- [Problem description]
Check every line below for the word "limits" and copy the ones that have it.

# Provided entries start

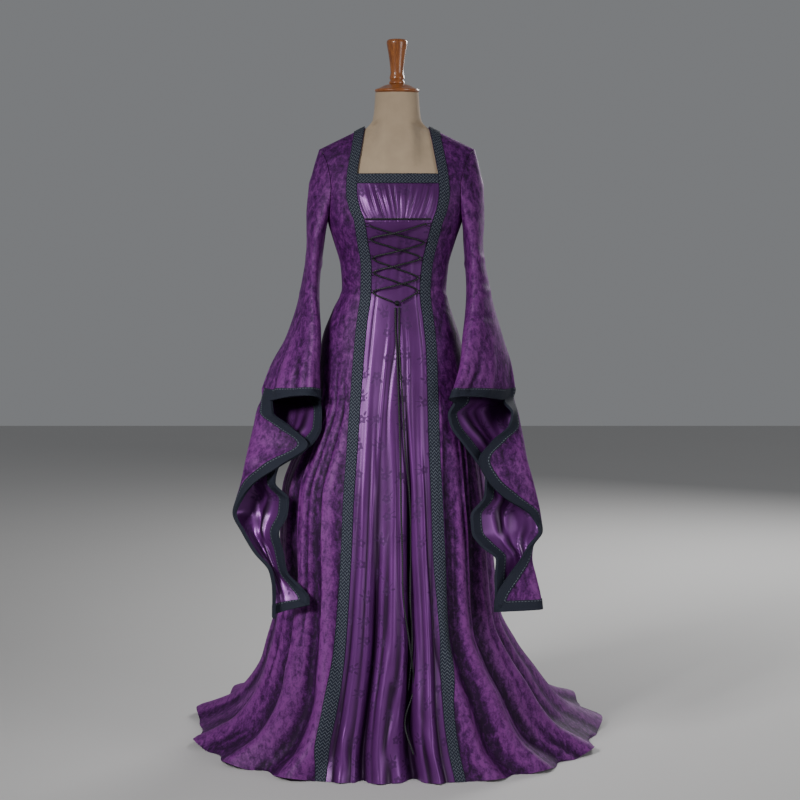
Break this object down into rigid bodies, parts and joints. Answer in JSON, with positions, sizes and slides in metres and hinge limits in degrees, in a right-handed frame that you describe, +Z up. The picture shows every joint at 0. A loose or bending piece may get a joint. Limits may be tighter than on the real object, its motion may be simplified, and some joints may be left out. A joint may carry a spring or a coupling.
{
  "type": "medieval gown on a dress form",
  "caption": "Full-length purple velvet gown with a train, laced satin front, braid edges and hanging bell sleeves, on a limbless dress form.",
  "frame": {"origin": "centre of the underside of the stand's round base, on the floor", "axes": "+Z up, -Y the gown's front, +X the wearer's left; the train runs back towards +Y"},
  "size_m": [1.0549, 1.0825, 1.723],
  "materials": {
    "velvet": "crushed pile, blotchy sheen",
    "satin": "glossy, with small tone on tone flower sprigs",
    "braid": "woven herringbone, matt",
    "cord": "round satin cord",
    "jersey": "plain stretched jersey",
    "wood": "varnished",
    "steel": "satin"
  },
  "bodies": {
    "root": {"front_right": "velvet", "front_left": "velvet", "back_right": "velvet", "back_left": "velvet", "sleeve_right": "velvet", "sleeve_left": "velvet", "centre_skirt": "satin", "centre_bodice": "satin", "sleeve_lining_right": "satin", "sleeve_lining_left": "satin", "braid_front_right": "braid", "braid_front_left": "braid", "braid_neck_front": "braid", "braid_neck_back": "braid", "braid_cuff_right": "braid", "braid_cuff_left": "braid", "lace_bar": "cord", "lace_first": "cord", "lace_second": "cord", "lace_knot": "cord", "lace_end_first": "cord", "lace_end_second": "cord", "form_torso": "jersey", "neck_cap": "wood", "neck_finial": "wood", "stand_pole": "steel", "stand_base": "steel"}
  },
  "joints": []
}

# Provided entries end
# Provided entries start

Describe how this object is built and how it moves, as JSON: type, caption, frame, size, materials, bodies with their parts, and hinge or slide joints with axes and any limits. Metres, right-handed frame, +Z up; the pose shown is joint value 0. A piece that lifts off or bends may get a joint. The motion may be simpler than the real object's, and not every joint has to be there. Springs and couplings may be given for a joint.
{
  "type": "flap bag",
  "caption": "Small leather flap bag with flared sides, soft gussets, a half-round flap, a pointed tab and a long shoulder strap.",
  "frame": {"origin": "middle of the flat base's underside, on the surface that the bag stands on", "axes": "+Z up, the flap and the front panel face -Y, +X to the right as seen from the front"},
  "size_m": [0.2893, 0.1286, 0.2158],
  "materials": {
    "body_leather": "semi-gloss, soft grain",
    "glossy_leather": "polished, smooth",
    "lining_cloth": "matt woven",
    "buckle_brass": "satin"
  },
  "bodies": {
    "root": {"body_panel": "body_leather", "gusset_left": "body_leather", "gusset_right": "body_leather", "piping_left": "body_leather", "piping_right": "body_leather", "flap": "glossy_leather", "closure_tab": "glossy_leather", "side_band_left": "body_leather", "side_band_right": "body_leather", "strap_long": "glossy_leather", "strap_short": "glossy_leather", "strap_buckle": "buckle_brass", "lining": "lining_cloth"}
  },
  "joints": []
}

# Provided entries end
# Provided entries start

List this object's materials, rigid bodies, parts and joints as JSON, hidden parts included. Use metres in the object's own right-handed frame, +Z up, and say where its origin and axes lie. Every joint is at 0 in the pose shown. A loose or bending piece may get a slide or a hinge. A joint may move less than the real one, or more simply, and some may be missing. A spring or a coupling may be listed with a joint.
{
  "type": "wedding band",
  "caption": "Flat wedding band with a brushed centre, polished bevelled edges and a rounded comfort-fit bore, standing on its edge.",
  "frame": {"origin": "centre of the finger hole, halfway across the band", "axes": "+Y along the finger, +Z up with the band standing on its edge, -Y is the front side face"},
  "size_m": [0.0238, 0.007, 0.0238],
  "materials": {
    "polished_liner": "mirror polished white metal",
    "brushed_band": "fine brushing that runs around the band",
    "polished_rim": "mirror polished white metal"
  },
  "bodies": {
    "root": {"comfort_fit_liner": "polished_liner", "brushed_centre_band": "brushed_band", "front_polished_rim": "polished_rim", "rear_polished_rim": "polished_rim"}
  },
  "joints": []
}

# Provided entries end

- [Final result]
Break this object down into rigid bodies, parts and joints. Answer in JSON, with positions, sizes and slides in metres and hinge limits in degrees, in a right-handed frame that you describe, +Z up. The picture shows every joint at 0. A loose or bending piece may get a joint. Limits may be tighter than on the real object, its motion may be simplified, and some joints may be left out. A joint may carry a spring or a coupling.
Describe how this object is built and how it moves, as JSON: type, caption, frame, size, materials, bodies with their parts, and hinge or slide joints with axes and any limits. Metres, right-handed frame, +Z up; the pose shown is joint value 0. A piece that lifts off or bends may get a joint. The motion may be simpler than the real object's, and not every joint has to be there. Springs and couplings may be given for a joint.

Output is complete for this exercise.